Why Your Small Business Operating Cash Flow Matters
Among the many financial statements a business needs to evaluate in order to determine its level of success and profitability, from your invoices to your investment activities, operating cash flow is by far the most relevant financial factor of your business’s viability. It’s considered the essence of your company, precisely because it’s essential in allowing your business to run smoothly on a daily basis, and thus withhold its reputation as a trustworthy company in front of your investors, clients, and employees alike.
How your cash flow fluctuates and any setbacks that occur may actually point to a long-term issue with your business. That, in turn, may cause a spike in your bank’s interest rates, or cause some of your investors to pull out. If, for instance, a client fails to pay their bill in time, you may find yourself unable to cover your employees’ salaries, or a bill for your supplier. That is why mastering the art of cash flow management is vital for any small business in order to ensure an optimal growth rate and a secure relationship with all those you work with.
Providing a basis for negotiation
A healthy cash flow offers a peace of mind for you as the owner and the manager of your business, but it also paints a vivid picture for those that work with you. You have likely built your business on numerous partnerships, from those with your suppliers, manufacturers, as well as your bank and your investors. However, these relationships allow room for a change, especially if those involved notice that your business is flourishing, which is visible predominantly through how much money you see coming in on a daily basis.
When this becomes a trend, not just an odd case of cash influx, you can actually use this momentum to grow these relationships and make them more profitable for you and your company. Simply put, you can negotiate more affordable contracts with your suppliers, discounts, as well as better interest rates, since you have a strong leg to stand on in terms of regular payments.
Enabling a strong reputation
As a small business, you cannot afford to make major mistakes in the financing sector. A missed credit payment or a late salary for your employees may cause some unwanted buzz, and reduce your revenue in the long run. Then again, finances aren’t the only aspect of protecting your company’s reputation, so it’s safe to say that some small businesses still neglect this vital aspect of brand-building.
A stable cash flow paired with regular payments leads to strong relationships in the industry, and allows you to protect your brand’s image from the inside out. It lets you prevent debts, cutting budgets for relevant strategies that let your business grow, and it creates an overall stable work environment for all your employees. Late payments, which are dependent on your cash flow, will not just have your current employees question their loyalty to you, but they will deter any potential partners and workers from beginning a relationship with you in the first place.
Preventing failed payments
Every small business needs to be extremely vigilant when it comes to tracking its cash flow, because any untreated issues may lead to a bottleneck that will end up wreaking havoc on your operations. Delays in payments can prevent you from pouring the needed cash into your latest innovation program, or covering your own operational expenses, purchasing new equipment, and the like. For small businesses, a single missed payment can mean halting the entire operation, which can in turn cause an avalanche of bureaucratic issues no young, growing business can afford to tackle.

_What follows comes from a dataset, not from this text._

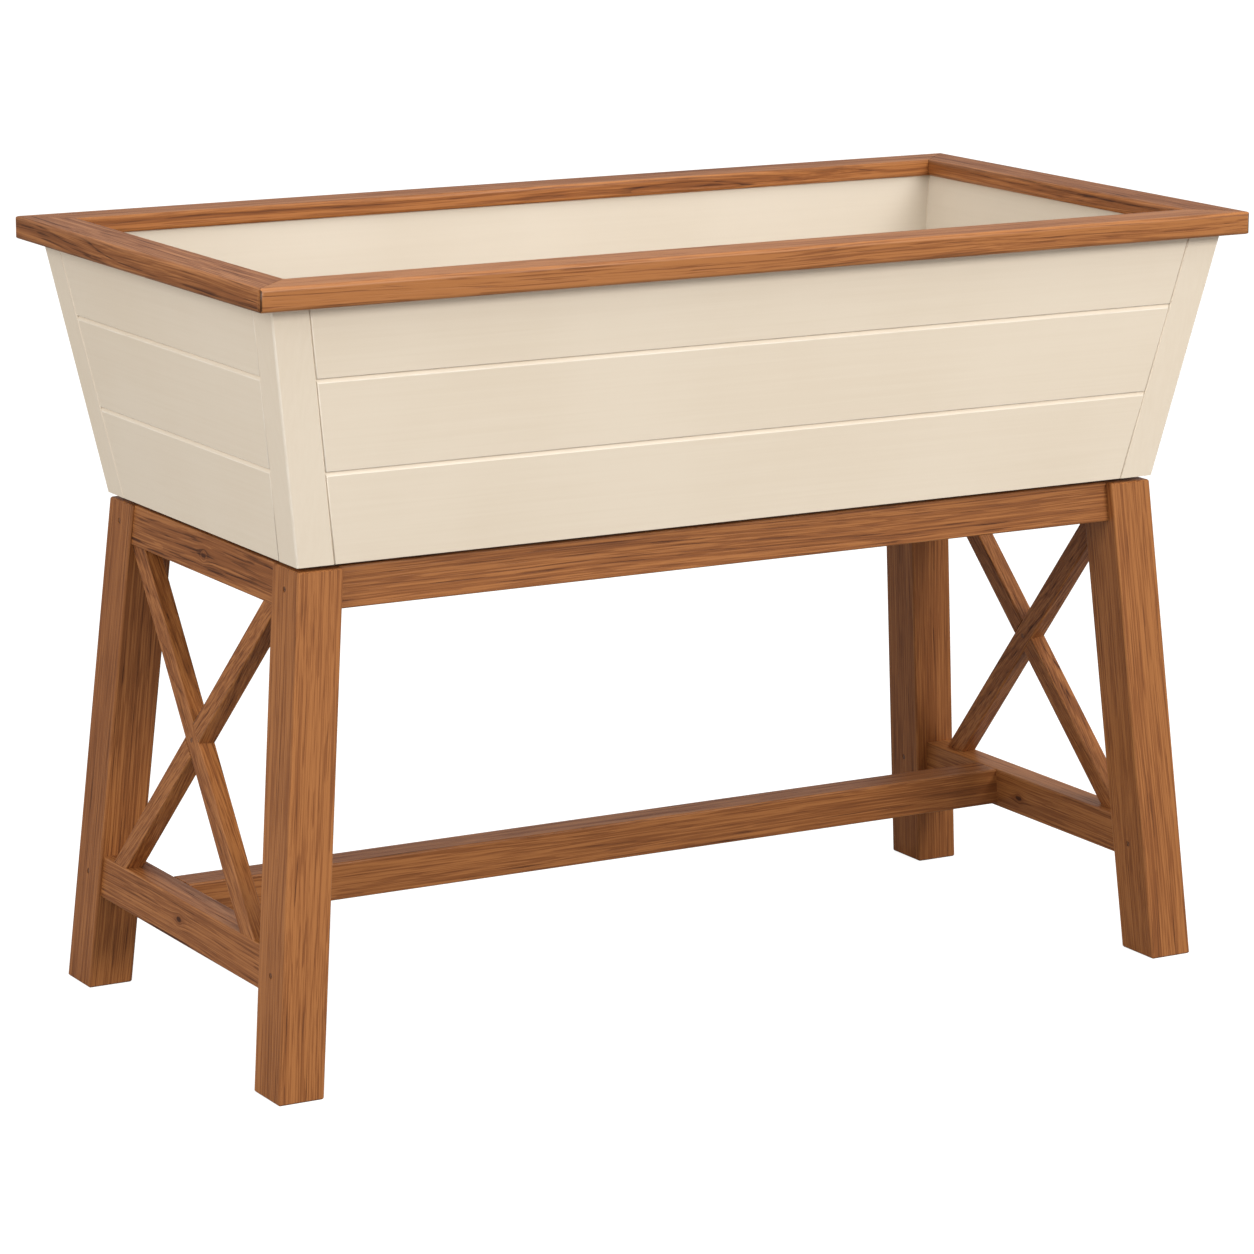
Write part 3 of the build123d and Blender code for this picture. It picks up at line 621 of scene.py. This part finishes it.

That is why utilizing direct debit solutions to prevent cash flow setbacks is a tried-and-tested strategy to maintain a strong relationship with your clients, prevent late payments, handle failed payments, and keep the process as automated as possible. It also reduces the waiting time to almost making those invoices instantly payable, with your clients’ consent, of course. With smooth, automated systems such as these, your cash flow no longer needs to suffer, and your reputation will remain intact.
Investing in innovation
Small businesses tend to focus on pure survival, especially in the first several years of growth and development. However, enabling a stable influx of cash on a daily basis means that you can focus on other priorities, such as a new strategy to upgrade your product or service, a new solution to implement that will help speed up your operations, or simply to boost your office potential with equipment of better quality.
In so many ways, any form of innovation depends on your cash flow, and failing to manage it properly may cost you not just clients or profit, but also numerous opportunities to expand your business. You may be just one pricey marketing initiative away from a significant market breach, hence the need to make sure that your everyday earnings can handle the price of such a leap of growth.
While your annual budget forecasts and your overall financial strategy are always fair indicators of how strong and sturdy your business is, you should never neglect the importance of your cash flow and its growth rate. It’s the lifeblood of your business, and you as its owner need to be able to keep the reins in your hands, in order to see your company skyrocket towards success.